After a few different partners I finally met someone who changed all of that. He was demanding sexually and pushed me out of my comfort zone. It was scary, exciting and gone were the memories of my first lover, to be replaced with new experiences. For the first time in a long time I wanted to do things to please him and so I started reading erotica, I had only paid attention to what had pleased me at the time and how to get those positions/acts into practice so now I needed more information and porn just doesn't do it for me. Of course a relationship that intense fizzled out almost as quickly as it began. I put away the toys and put all the erotica to the back of the shelf.

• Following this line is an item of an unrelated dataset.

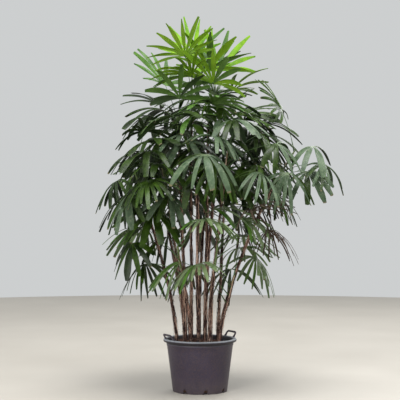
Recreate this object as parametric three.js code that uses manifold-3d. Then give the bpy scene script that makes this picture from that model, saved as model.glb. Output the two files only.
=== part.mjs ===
// Lady palm in a round nursery pot: a clump of slender canes, each with fan-shaped fronds in a spiral.
// Millimetres, +Z up. The origin is the centre of the pot's flat underside.

import * as THREE from "three";
import { mergeVertices } from "three/addons/utils/BufferGeometryUtils.js";
import Module from "manifold-3d";

const wasm = await Module();
wasm.setup();

// ---------------------------------------------------------------- driving sizes

const GAP = 0.3; // clearance between pieces that touch

// Pot: a tapered container with a rolled rim, two loop handles and drain notches round its foot.
const POT_HEIGHT = 360;
const POT_FOOT_RADIUS = 186;
const POT_NECK_RADIUS = 229; // outside of the wall, just under the rim
const POT_WALL = 4;
const RIM_RADIUS = 250;
const RIM_DEPTH = 22;
const RIM_INNER_RADIUS = 227;
const POT_SIDES = 40;
const NOTCH_COUNT = 8;
const NOTCH_WIDTH = 24;
const NOTCH_HEIGHT = 20;
const NOTCH_DEPTH = 30;
const NOTCH_INSET = 22; // of its inner end from the foot's outside
const NOTCH_TURN = -78; // degrees, the first notch's place round the foot
const HANDLE_TURNS = { handle_right: 28, handle_left: 208 }; // degrees round the rim from +X
const HANDLE_WIDTH = 128;
const HANDLE_HEIGHT = 44;
const HANDLE_BAR = 13;
const HANDLE_THICKNESS = 9;
const HANDLE_LEAN = 32; // degrees outwards
const HANDLE_DISTANCE = 231; // of its foot from the pot's axis

const SOIL_LEVEL = 318;

// Canes.
const CANE_FOOT_RADIUS = 9.5;
const CANE_TOP_RADIUS = 6;
const CANE_FLARE = 1.5; // root flare, times the foot's radius
const CANE_FLARE_HEIGHT = 50;
const CANE_SIDES = 7;
const CANE_STEPS = 6;
const STEM_SIDES = 6; // the leafy stretch of a cane
const LEAN_POWER = 1.5; // canes rise steeply and lean out towards their tips
const SWAY = 7; // slow side-to-side wander of a cane

// Fronds, from the youngest at a cane's tip to the oldest at the foot of its leafy stretch.
const GOLDEN_ANGLE = 137.508;
const BARE_TIP = 0.05; // share of the leafy stretch above its first frond
const PETIOLE_LENGTH = { young: 200, old: 380 };
const PETIOLE_OFF_AXIS = { young: 9, old: 60 }; // degrees between the cane and the leaf stalk
const PETIOLE_SAG = { young: 6, old: 38 }; // degrees by which the stalk bends down
const PETIOLE_RADIUS = 3.2;
const PETIOLE_STEPS = 6;
const PETIOLE_STATION_STEPS = 2; // steps between a solid stalk's cross-sections
const FAN_NOD = { young: 2, old: 30 }; // degrees by which the fan hangs below its stalk's line
const FAN_SPREAD = { young: 88, old: 118 }; // degrees to each side
const FAN_CUP = { young: 0.3, old: 0.05 };
const FEWEST_LEAFLETS = 6;
const MORE_LEAFLETS = 3; // at random
const MORE_WHEN_YOUNG = 2;
const BLADE_LENGTH = 325;
const BLADE_WIDTH = 46;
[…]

I will admit though I did pull them out from time to time but it was rare.
So in my recent relationship we had met through an online dating website, I was in one city and he in another. We did the skype thing and we emailed and phone sex and I would send him emails of all the things I would like to do when we finally got to see each other again. At first when he told me he really enjoyed what I wrote for him I thought it was just the usual line to keep them coming (pun totally intended) but nope even when we both took the leap of faith and picked an alternate location and moved and we were together on a full time basis he asked for new stories. I was surprised, he admitted he loved what I wrote and used them to masturbate to. Huge surprise, what I asked happened to porn? I'm not a huge fan of porn but I'm not one of those women that refuses to 'allow' her significant other to watch it. Well, he said, he couldn't watch porn at work but he could read my stories and those were just as good or better... huh...
So considering how much I hate my job I figured, why the hell not. It's better to try and fail then never try at all.